- [RECORD EXTRACTS]

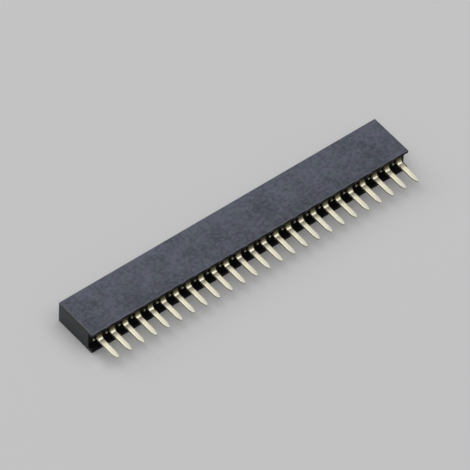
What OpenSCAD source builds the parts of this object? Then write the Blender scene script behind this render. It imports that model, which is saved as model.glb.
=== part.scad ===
// Female pin header strip: one moulded housing and a row of one-piece stamped contacts.
// The strip lies on its long side. X runs along the row, the solder tails point to -Y, the
// pin entries face +Y, and Z is the housing's thickness. The origin is on the supporting
// surface, under the middle of the strip's outline.

/* [Row] */
// Number of contacts in the row
ways = 25; // [2:1:50]
// Distance between neighbouring contacts
pitch = 1.27; // [1.2:0.01:2.54]
// Middle of an end contact to the end of the housing
end_margin = 0.85; // [0.7:0.05:2]

/* [Housing] */
// Height of the housing, from its seating plane to its mating face
body_height = 4.3; // [3.9:0.1:8.5]
// Thickness of the housing across the row
body_thickness = 2.2; // [2.1:0.05:3]
// Chamfer along the housing's long edges
edge_chamfer = 0.06; // [0.02:0.01:0.1]
// Thickness of the two rails that stand on the circuit board
rail_thickness = 0.29; // [0.2:0.01:0.32]
// Depth of the channel between the rails, open at both ends
channel_depth = 0.5; // [0.38:0.01:0.6]
// Width of a contact's cavity along the row
cavity_width = 0.84; // [0.8:0.01:0.92]
// Wall between a cavity and the housing's long side
cavity_wall = 0.33; // [0.3:0.01:0.36]

/* [Pin entry] */
// Thickness of the wall that the pins enter through
entry_wall = 0.55; // [0.45:0.05:0.8]
// Side of the square hole that a pin passes
entry_hole = 0.54; // [0.5:0.02:0.6]
// Side of the entry's flared mouth
entry_mouth = 0.86; // [0.7:0.02:0.96]
// Depth of the flare
entry_flare = 0.3; // [0.2:0.05:0.4]

/* [Contact] */
// Thickness of the sheet that a contact is stamped from
sheet = 0.2; // [0.15:0.01:0.2]
// Width of the solder tail
tail_width = 0.44; // [0.34:0.02:0.46]
// Reach of the solder tail past the seating plane
tail_length = 2.28; // [1.6:0.04:3.4]
// Length of the tapered end of the tail
tip_length = 0.5; // [0.1:0.05:0.7]
// Width of the tail's end
tip_width = 0.14; // [0.1:0.02:0.28]
// Width of the upright step that joins the tail to the upper leaf
step_width = 0.48; // [0.46:0.02:0.6]
// Distance of that step behind the seating plane
step_setback = 0.14; // [0.06:0.01:0.15]
// Inner radius of the bend between the tail and the step
foot_radius = 0.28; // [0.18:0.01:0.28]
// Inner radius of the bend between the step and the upper leaf
shoulder_radius = 0.08; // [0.06:0.01:0.08]
// Free space between a leaf and the cavity's roof or floor
leaf_clearance = 0.05; // [0.02:0.01:0.08]
// Reach of the retaining barbs, which press on the cavity's side wall
barb_reach = 0.05; // [0.03:0.01:0.08]
// Length of the box section that joins the two leaves
box_length = 1.3; // [1:0.05:1.6]
// Distance that the lower leaf starts behind the upper one
leaf_setback = 0.5; // [0.3:0.05:0.6]
// Reach of the nib on the spine's front edge past the cavity, into the channel
nib_lead = 0.1; // [0.06:0.01:0.12]
// Height of that nib
nib_height = 0.24; // [0.16:0.02:0.28]
// Drop of the nib's middle below the middle of the contact
nib_drop = 0.22; // [0.16:0.01:0.24]
// Gap between the two fingers where they grip a pin
grip_gap = 0.28; // [0.2:0.02:0.34]
// Distance from the grip to the entry wall
grip_setback = 0.5; // [0.4:0.05:0.7]
// Width of a finger at its root
finger_root_width = 0.52; // [0.4:0.02:0.6]
// Width of a finger at its end
finger_end_width = 0.34; // [0.26:0.02:0.4]
// Radius on the inside of a finger's rounded grip
grip_radius = 0.3; // [0.2:0.02:0.4]
// Free space between the finger ends and the entry wall
finger_clearance = 0.12; // [0.06:0.02:0.2]

/* [Hidden] */
function two_digits(n) = n < 10 ? str("0", n) : str(n);
CONTACTS = [for (n = [1:ways]) str("contact_", two_digits(n))];

body_length = (ways - 1) * pitch + 2 * end_margin;
seat_y = (tail_length - body_height) / 2;      // plane of the rails' ends
mate_y = seat_y + body_height;                 // plane of the mating face
floor_y = seat_y + channel_depth;              // bottom of the channel
entry_y = mate_y - entry_wall;                 // inner end of the cavities
mid_z = body_thickness / 2;                    // the tails and sockets lie in this plane
cavity_height = body_thickness - 2 * cavity_wall;
cavity_overrun = 0.3;                          // how far a cavity's cutter starts in the channel

half_cavity = cavity_width / 2;
leaf_edge = half_cavity - barb_reach;          // free edge of the leaves, opposite the spine
leaf_z = cavity_height / 2 - leaf_clearance - sheet / 2;
foot_mid = foot_radius + sheet / 2;            // radii of the two bends in the middle
shoulder_mid = shoulder_radius + sheet / 2;    // of the sheet
step_y = seat_y + step_setback + sheet / 2;    // the upright step's middle plane
box_end_y = floor_y + box_length;
grip_y = entry_y - grip_setback;
grip_mid = grip_radius + sheet / 2;
finger_end_y = entry_y - finger_clearance;
grip_z = (grip_gap + sheet) / 2;
root_slope = atan((leaf_z - grip_z) / (grip_y - box_end_y));
flare_slope = 32;                              // how steeply a finger's end opens, in degrees
barb_y = (floor_y + leaf_setback + box_end_y) / 2;     // middle of the lower leaf
box_overlap = 0.25;                            // run of the strips inside the box section
corner_radius = 0.18;                          // outside of the folds along the spine
barb_length = 0.26;
barb_flat = 0.08;
arc_steps = 3;                                 // straight runs in a bend of the step
fold_steps = 2;                                // the same in a fold or a grip

function contact_x(i) = (i - (ways - 1) / 2) * pitch;

// Points on an arc about c, of radius r, from angle a0 to a1.
function arc(c, r, a0, a1, steps = arc_steps) =
    [for (k = [0:steps]) let (a = a0 + (a1 - a0) * k / steps) c + r * [cos(a), sin(a)]];

// Outline of a sheet of thickness t whose middle follows the points p.
function sheet_outline(p, t) =
    let (
        last = len(p) - 1,
        run = [for (k = [0:last - 1]) let (d = p[k + 1] - p[k]) d / norm(d)],
        mitre = [for (k = [0:last])
            let (
                a = run[max(k - 1, 0)],
                b = run[min(k, last - 1)],
                n = [-a[1] - b[1], a[0] + b[0]]
            ) n / (n * [-a[1], a[0]])]
    )
    concat([for (k = [0:last]) p[k] + mitre[k] * t / 2],
           [for (k = [last:-1:0]) p[k] - mitre[k] * t / 2]);

// Middle line of the grip and the flared end of a finger, for a finger above the pin.
function finger_end() =
    let (grip = arc([grip_y, grip_z + grip_mid], grip_mid, 270 - root_slope, 270 + flare_slope,
                   fold_steps))
    concat(grip, [grip[len(grip) - 1]
                  + (finger_end_y - grip[len(grip) - 1][0]) * [1, tan(flare_slope)]]);

// Extrudes a Y-Z section along X, centred, to the given width.
module across(width)
    translate([-width / 2, 0, 0])
        rotate([90, 0, 90]) linear_extrude(width) children();

// Extrudes an X-Z section along Y, from y0 to y1.
module along(y0, y1)
    translate([0, y1, 0]) rotate([90, 0, 0]) linear_extrude(y1 - y0) children();

// A square hole along Y whose side goes from a at y0 to b at y1.
module square_flare(y0, a, y1, b) {
    side = [[y0, -a / 2], [y1, -b / 2], [y1, b / 2], [y0, a / 2]];
    intersection() {
        across(max(a, b)) polygon(side);
        rotate([0, 90, 0]) across(max(a, b)) polygon(side);
    }
}

// ---- Housing: one moulding, black plastic ----

// Y-Z section of the housing: a block with chamfered long edges and the channel cut in front.
module housing_section() {
    c = edge_chamfer;
    difference() {
        translate([seat_y, 0])
            polygon([[c, 0], [body_height - c, 0], [body_height, c],
                     [body_height, body_thickness - c], [body_height - c, body_thickness],
                     [c, body_thickness], [0, body_thickness - c], [0, c]]);
        translate([seat_y - 1, rail_thickness])
            square([1 + channel_depth, body_thickness - 2 * rail_thickness]);
    }
}

// The space for one contact: its cavity, the square hole and the flared mouth.
module contact_space() {
    translate([-half_cavity, floor_y - cavity_overrun, -cavity_height / 2])
        cube([cavity_width, entry_y - floor_y + cavity_overrun, cavity_height]);
    translate([-entry_hole / 2, entry_y - entry_flare, -entry_hole / 2])
        cube([entry_hole, entry_wall + 2 * entry_flare, entry_hole]);
    square_flare(mate_y - entry_flare, entry_hole,
                 mate_y + entry_flare, 2 * entry_mouth - entry_hole);
}

module housing()
    color([0.16, 0.17, 0.19]) difference() {
        across(body_length) housing_section();
        for (i = [0:ways - 1]) translate([contact_x(i), 0, mid_z]) contact_space();
    }

// ---- Contact: one stamping, gold-plated phosphor bronze ----

// Y-Z section of the strip that runs from the tail's tip to the end of the upper finger.
module upper_section()
    polygon(sheet_outline(concat(
        [[seat_y - tail_length, 0]],
        arc([step_y - foot_mid, foot_mid], foot_mid, -90, 0),
        arc([step_y + shoulder_mid, leaf_z - shoulder_mid], shoulder_mid, 180, 90),
        [[box_end_y, leaf_z]],
        finger_end()), sheet));

// Y-Z section of the lower finger.
module lower_section()
    mirror([0, 1])
        polygon(sheet_outline(concat([[box_end_y - box_overlap, leaf_z], [box_end_y, leaf_z]],
                                     finger_end()), sheet));

// Plan outline of the tail and the upright step.
module tail_plan() {
    tip_y = seat_y - tail_length;
    half = [[tip_width / 2, tip_y], [tail_width / 2, tip_y + tip_length],
            [tail_width / 2, step_y - foot_mid], [step_width / 2, step_y - sheet / 2],
            [step_width / 2, floor_y + box_overlap]];
    polygon(concat(half, [for (k = [len(half) - 1:-1:0]) [-half[k][0], half[k][1]]]));
}

// Plan outline of a finger, tapering from the box section to its end.
module finger_plan() {
    a = finger_root_width / 2;
    b = finger_end_width / 2;
    polygon([[a, box_end_y - box_overlap], [a, box_end_y], [b, finger_end_y], [-b, finger_end_y],
             [-a, box_end_y], [-a, box_end_y - box_overlap]]);
}

// X-Z section of the upper leaf and the spine, folded to a corner, down to the height z.
module corner_section(z) {
    top = leaf_z + sheet / 2;
    r = corner_radius;
    polygon(concat([[leaf_edge, top]],
                   arc([r - half_cavity, top - r], r, 90, 180, fold_steps),
                   [[-half_cavity, z], [sheet - half_cavity, z],
                    [sheet - half_cavity, top - sheet], [leaf_edge, top - sheet]]));
}

// The box section that carries the fingers: two leaves joined by the spine, open towards +X.
// The spine starts first, with its nib, then the upper leaf, and then the lower one.
module box() {
    along(floor_y - nib_lead, floor_y + box_overlap)
        translate([-half_cavity, -nib_drop - nib_height / 2]) square([sheet, nib_height]);
    along(floor_y, box_end_y) corner_section(sheet - leaf_z);
    along(floor_y + leaf_setback, box_end_y) {
        corner_section(-sheet / 2);
        mirror([0, 1]) corner_section(-sheet / 2);
    }
}

// Barb on the free edge of one leaf, whose flat tip presses on the cavity's side wall.
module barb(z)
    translate([leaf_edge, barb_y, z - sheet / 2])
        linear_extrude(sheet)
            polygon([[-barb_reach, -barb_length / 2], [0, -barb_length / 2],
                     [barb_reach, -barb_flat / 2], [barb_reach, barb_flat / 2],
                     [0, barb_length / 2], [-barb_reach, barb_length / 2]]);

module contact()
    color([0.86, 0.74, 0.45]) union() {
        intersection() {
            across(cavity_width) upper_section();
            translate([0, 0, -body_thickness]) linear_extrude(2 * body_thickness)
                union() { tail_plan(); finger_plan(); }
        }
        intersection() {
            across(cavity_width) lower_section();
            translate([0, 0, -body_thickness]) linear_extrude(2 * body_thickness) finger_plan();
        }
        box();
        barb(leaf_z);
        barb(-leaf_z);
    }

housing();
for (i = [0:ways - 1])
    translate([contact_x(i), 0, mid_z]) contact();
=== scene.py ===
import math

import bmesh
import bpy
import numpy as np
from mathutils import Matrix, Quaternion, Vector


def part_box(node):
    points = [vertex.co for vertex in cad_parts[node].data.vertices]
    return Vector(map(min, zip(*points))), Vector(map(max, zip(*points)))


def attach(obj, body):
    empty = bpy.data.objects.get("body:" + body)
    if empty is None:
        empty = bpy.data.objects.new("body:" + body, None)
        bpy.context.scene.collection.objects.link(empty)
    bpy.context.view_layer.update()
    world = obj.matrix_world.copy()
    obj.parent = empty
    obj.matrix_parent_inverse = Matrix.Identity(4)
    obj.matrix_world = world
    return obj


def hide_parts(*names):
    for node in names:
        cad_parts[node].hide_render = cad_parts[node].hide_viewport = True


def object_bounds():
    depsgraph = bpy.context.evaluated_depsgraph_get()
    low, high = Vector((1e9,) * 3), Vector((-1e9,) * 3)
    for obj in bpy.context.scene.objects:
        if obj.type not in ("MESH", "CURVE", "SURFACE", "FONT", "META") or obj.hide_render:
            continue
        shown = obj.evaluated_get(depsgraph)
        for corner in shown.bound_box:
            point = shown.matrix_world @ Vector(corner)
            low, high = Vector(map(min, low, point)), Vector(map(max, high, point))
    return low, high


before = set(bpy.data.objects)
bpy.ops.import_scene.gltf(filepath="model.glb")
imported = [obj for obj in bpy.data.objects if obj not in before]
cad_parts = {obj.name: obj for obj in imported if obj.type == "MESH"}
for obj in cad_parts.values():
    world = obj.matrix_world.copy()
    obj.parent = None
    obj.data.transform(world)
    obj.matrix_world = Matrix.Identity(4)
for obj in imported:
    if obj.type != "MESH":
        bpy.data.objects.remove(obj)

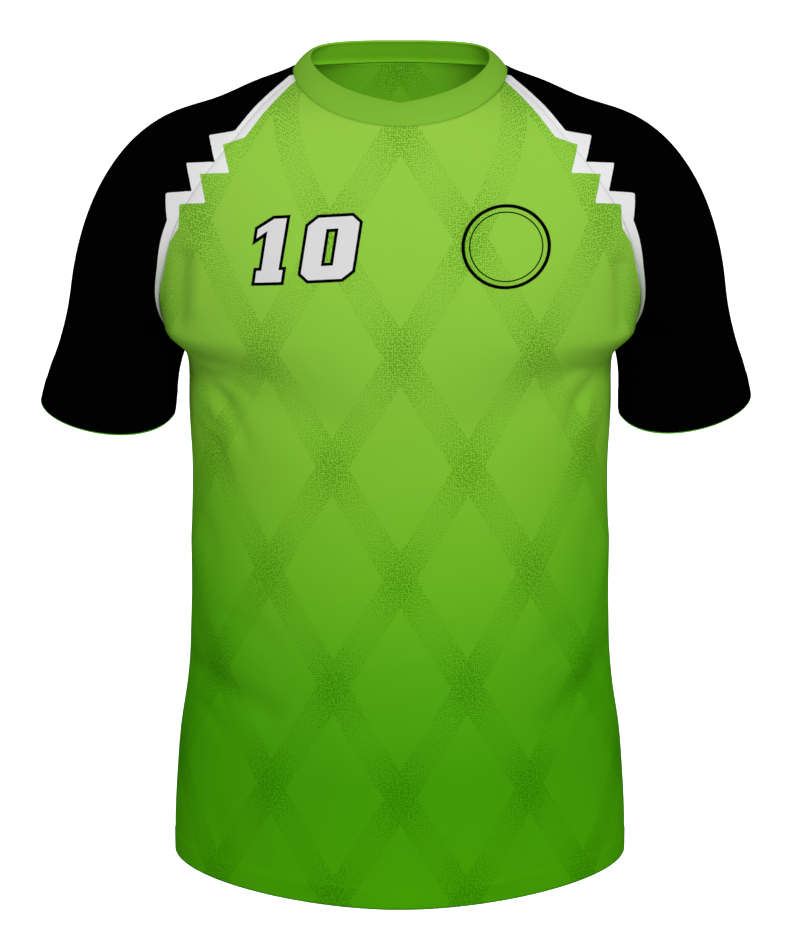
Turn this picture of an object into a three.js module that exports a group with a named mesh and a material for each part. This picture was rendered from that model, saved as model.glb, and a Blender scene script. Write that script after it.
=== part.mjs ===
// A short-sleeved football jersey in a men's medium, filled out as if worn, hollow, with nobody in it.
// Raglan cut: a front and a back that run up to the neck, two sleeves set in along slanting seams
// from the armpits to the neck, and a folded crew-neck band. Each cut piece is its own mesh, a thin
// wall that stops just short of its neighbour along every seam.
// Millimetres. X runs to the right seen from the front, the front faces -Y, Z is up. The origin lies
// between the two points where the shoulders meet the neck, where the wearer's shoulders hold it.
import * as THREE from "three";

const CLOTH = 1.5; // wall of the knitted cloth
const COLLAR_BAND = 2.4; // the neck band is folded double
const BAND_SWELL = 1.2; // how far the band rounds out between its seam and its free edge
const SEAM_GAP = 0.4; // from one piece's edge to the next, along every seam
const SIDE_REACH = 0.6; // how far a body row runs straight into its seam, as a share of its depth

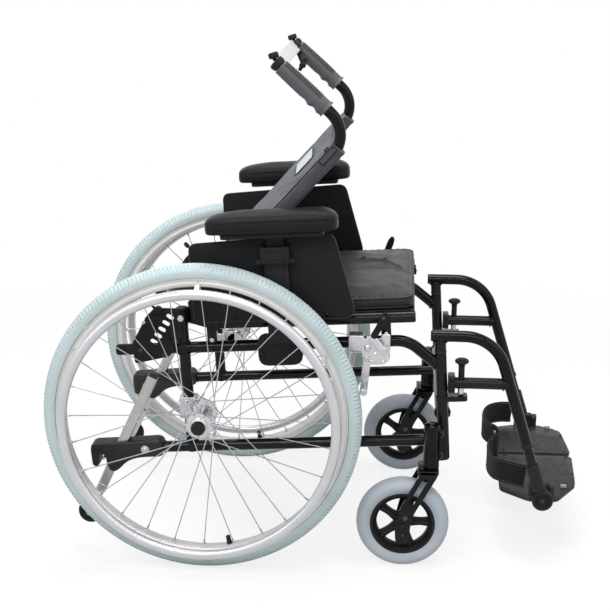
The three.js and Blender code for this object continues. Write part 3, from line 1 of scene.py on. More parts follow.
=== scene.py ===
"""Tilt-in-space wheelchair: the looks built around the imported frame.

Pieces are drawn in millimetres with X forward from the rear axle, Y to the sitter's left and Z up, and are
placed in metres in the frame's own axes. s is -1 on the sitter's right and 1 on the left.
"""

import math

import bmesh
import bpy
from mathutils import Matrix, Vector, noise
from mathutils.geometry import tessellate_polygon


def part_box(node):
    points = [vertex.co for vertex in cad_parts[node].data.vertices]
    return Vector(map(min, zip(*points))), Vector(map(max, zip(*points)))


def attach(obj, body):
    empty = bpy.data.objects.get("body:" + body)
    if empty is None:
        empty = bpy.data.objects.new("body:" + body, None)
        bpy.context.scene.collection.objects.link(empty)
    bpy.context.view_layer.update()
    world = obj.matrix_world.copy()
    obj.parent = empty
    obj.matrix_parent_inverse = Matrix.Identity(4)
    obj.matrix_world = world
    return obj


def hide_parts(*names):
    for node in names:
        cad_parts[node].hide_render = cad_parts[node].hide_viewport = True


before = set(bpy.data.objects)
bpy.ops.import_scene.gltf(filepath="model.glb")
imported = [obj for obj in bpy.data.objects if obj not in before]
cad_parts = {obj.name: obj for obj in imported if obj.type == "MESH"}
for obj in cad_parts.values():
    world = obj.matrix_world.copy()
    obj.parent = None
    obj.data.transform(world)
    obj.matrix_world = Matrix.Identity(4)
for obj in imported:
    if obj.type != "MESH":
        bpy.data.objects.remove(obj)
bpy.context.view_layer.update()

MM = 0.001
tyre_low, tyre_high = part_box("right_tyre")
AXLE_X = (tyre_low.x + tyre_high.x) / 2
SIDES = (("right", -1), ("left", 1))
SHARED_BODIES = ("base", "seat_unit", "backrest")

# Layout, as in the CAD source
PITCH = 3.5  # slope of base and seat in degrees
BASE_X, BASE_Z = -30, 220.6  # the rear upright's foot, where the base's own axes start
PLANE = 210  # from the chair's middle to each side frame
RAIL_PLANE = 205  # and to each seat rail
GUARD_PLANE = 241  # and to each skirt guard
WHEEL_Y = 278.5
CASTER_Y = 236.8
AXLE_Z = 303.5
TUBE = 11  # radius of the frame's tubes
UPPER = 202  # the base's upper rail above its lower one
FRONT = 489  # the front upright, along the rails
TILT = Vector((-46.117, 0, 484.107))
RAIL_Z = 467.007
HINGE = Vector((-18, 0, 510.007))
HEAD = Vector((447.343, 0, 426.125))
STEM_X = 435.131
SPOKES = 28


def move(x, y, z):
    return Matrix.Translation((x, y, z))


def turn(degrees):
    return Matrix.Rotation(math.radians(degrees), 4, "Y")


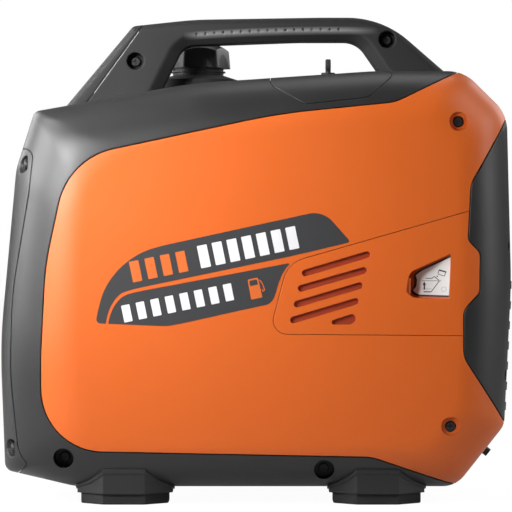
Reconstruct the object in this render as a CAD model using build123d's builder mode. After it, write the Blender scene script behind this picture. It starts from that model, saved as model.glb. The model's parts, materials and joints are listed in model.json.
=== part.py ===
"""Portable inverter generator: a suitcase-shaped case of two half shells around a small engine.

Millimetres. The origin is the middle of the footprint on the ground. +X points to the exhaust end,
-X to the control panel, -Y to the service side with the maintenance door, +Y to the starter side, +Z up.
"""

import os
from math import cos, radians, sin, sqrt

from build123d import *

# ---------------------------------------------------------------- driving dimensions
HALF_WIDTH = 142.0  # half of the case's width, along Y
CROWN_START = HALF_WIDTH - 54.0  # where the side starts to roll over towards its flat face
SKIN = 3.0  # thickness of an outer panel
LINER = 2.0  # thickness of the case wall behind a panel
SEAM = 0.9  # visible gap between two panels
FINE_SEAM = 0.5  # closer gap round the door, the front bezel and the spark plug cover
SPLIT_GAP = 0.3  # gap between the two halves of the case or of the handle
FIT = 0.3  # clearance of a piece in its seat
RUN = 0.05  # radial clearance of a shaft in its bore

FOOT_TOP = 10.0  # underside of the foot pods above the ground
CASE_BOTTOM = 14.5
FOOT_LENGTH = 89.0
FOOT_DEPTH = 74.0
FOOT_CORNER = 25.0
FOOT_X = (-122.5, 113.0)
FOOT_Y = HALF_WIDTH - 47.0
RUBBER_STEP = 3.5  # how far a rubber foot stands in from its pod

# Side views of the case as (x, z, corner radius): BELT at mid-width, FACE on the flat side.
BELT = [
    (-208.5, 367, 8), (-225.5, 313, 60), (-240.5, 150, 500), (-236, 30, 9), (-170, CASE_BOTTOM, 60),
    (188, CASE_BOTTOM, 26), (233.5, 72, 20), (240, 205, 500), (236, 364.5, 38), (195, 405, 36),
    (112, 405, 300), (-60, 393.5, 500),
]
FACE = [
    (-148, 318, 55), (-160, 262, 200), (-163, 130, 160), (-152, 60, 36), (-120, 57, 60),
    (156, 57, 24), (184, 90, 22), (186, 205, 300), (185, 326, 22), (162, 352, 18),
    (90, 354, 200), (-60, 340, 300),
]
CROWN_STEPS = (0, 0.35, 0.6, 0.8, 0.92, 1.0)

# Panel outlines in side view, as (x, z, corner radius). Points outside the case only close a shape.
PANEL = [
    (-173.5, 321, 66), (-195, 222, 250), (-199.3, 140, 250), (-199, 51, 58), (107, 45, 40),
    (230, 2, 0), (262, 31, 0), (192, 137, 24), (191.8, 181, 16), (207, 197, 9), (207.5, 234, 9),
    (196, 245.5, 9), (198.8, 298, 26), (262, 407, 0), (230, 423.5, 0), (129, 373.5, 40), (20, 362.5, 600),
]
REAR = PANEL[6:14] + [(300, 407, 0), (300, 31, 0)]
DOOR = [(29.5, 224.5, 26), (12, 158.8, 13), (262, 156.6, 0), (262, 291.2, 0)]
PLUG_COVER = [(13.5, 440, 0), (13.5, 390, 10), (45, 371.5, 12), (104, 378, 12), (126.5, 398, 6), (126.5, 440, 0)]
BEZEL = [
    (-300, 331, 0), (-207, 331, 9), (-211, 290, 80), (-227.5, 195, 300), (-229, 120, 300),
    (-221, 48, 26), (-212, 37, 4), (-224, 27, 0), (-300, 27, 0),
]
LOBE_EDGE = HALF_WIDTH - 72.0  # |y| where a side panel's corner lobe meets the rear cover
REAR_EDGE = 188.0  # x where the rear cover meets the case halves, between the lobes
PLUG_COVER_EDGE = -24.0  # y of the spark plug cover's inner edge
PLUG_HATCH = (26.0, 104.0, -108.0, -33.0)  # opening under that cover: x from, to, y from, to

DOOR_HATCH = [(36, 218, 16), (22.5, 162.5, 6), (184.5, 161.5, 10), (184.5, 259, 10)]
SLOT_HEIGHT = 6.2
DOOR_PAD = 3.0  # extra thickness behind the door's vent slots
SLOTS = [((45.6, 215.3), (102.6, 232.2)), ((41.9, 201.1), (99.4, 217.6)),
         ((38.1, 186.5), (95.6, 203.5)), ((34.8, 171.9), (91.9, 188.9))]
SHORT_SLOT = [(70, 167.6, 1.8), (88, 167.8, 4), (95, 173, 4), (89, 177.6, 3.5), (70, 171.4, 1.8)]
FINGER_CUP = [(180, 233, 1), (178.5, 191, 1), (146, 192.5, 6), (138.5, 197, 6), (142, 216, 9)]
CUP_DEPTH = 20.0
CUP_WALL = 2.0
LATCH_Z = 203.0
LATCH_TRAVEL = 3.0

SIDE_SCREWS = [(187.3, 355.5), (180.0, 73.4)]  # on each side panel
CASE_SCREWS = [(-178.3, 43.6), (63.2, 33.0)]  # deep wells low on each case half
CASE_WELL = 9.3
CASE_WELL_FLOOR = HALF_WIDTH - 36.0
BEZEL_SCREWS = [(-211.0, HALF_WIDTH - 31.0, 316.5), (-223.0, HALF_WIDTH - 31.0, 52.0)]  # floors, on both sides
BEZEL_WELL = 8.2
REAR_SCREWS = [(229.0, HALF_WIDTH - 40.0, 240.0), (227.5, HALF_WIDTH - 40.0, 120.0)]  # on both sides
SEAT_RING = 8.75
RING_WALL = 1.5
RING_SINK = 0.8  # how far a ring's face lies below the panel round it
RING_HEIGHT = 6.0
SEAT_BORE = 5.3
SEAT_FLOOR = 2.0
BOSS_WALL = 2.2
BOSS_DEPTH = 8.0
SCREW_SHANK = 2.4
SCREW_HEAD = 4.7
SCREW_HEAD_HEIGHT = 3.2
SCREW_LENGTH = 13.0
SCREW_HOLE = SCREW_SHANK + 0.15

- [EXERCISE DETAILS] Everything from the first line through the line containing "end_margin = 0.85; // [0.7:0.05:2]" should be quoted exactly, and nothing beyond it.

- [EXERCISE RESULT]
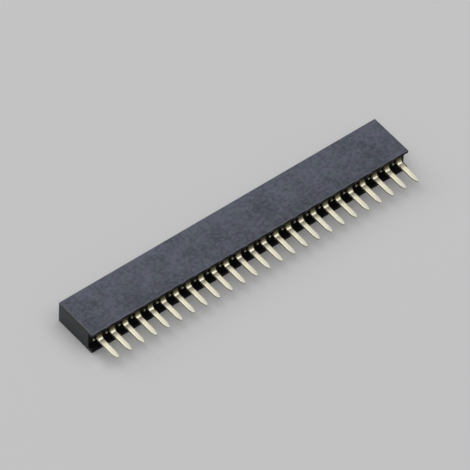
What OpenSCAD source builds the parts of this object? Then write the Blender scene script behind this render. It imports that model, which is saved as model.glb.
=== part.scad ===
// Female pin header strip: one moulded housing and a row of one-piece stamped contacts.
// The strip lies on its long side. X runs along the row, the solder tails point to -Y, the
// pin entries face +Y, and Z is the housing's thickness. The origin is on the supporting
// surface, under the middle of the strip's outline.

/* [Row] */
// Number of contacts in the row
ways = 25; // [2:1:50]
// Distance between neighbouring contacts
pitch = 1.27; // [1.2:0.01:2.54]
// Middle of an end contact to the end of the housing
end_margin = 0.85; // [0.7:0.05:2]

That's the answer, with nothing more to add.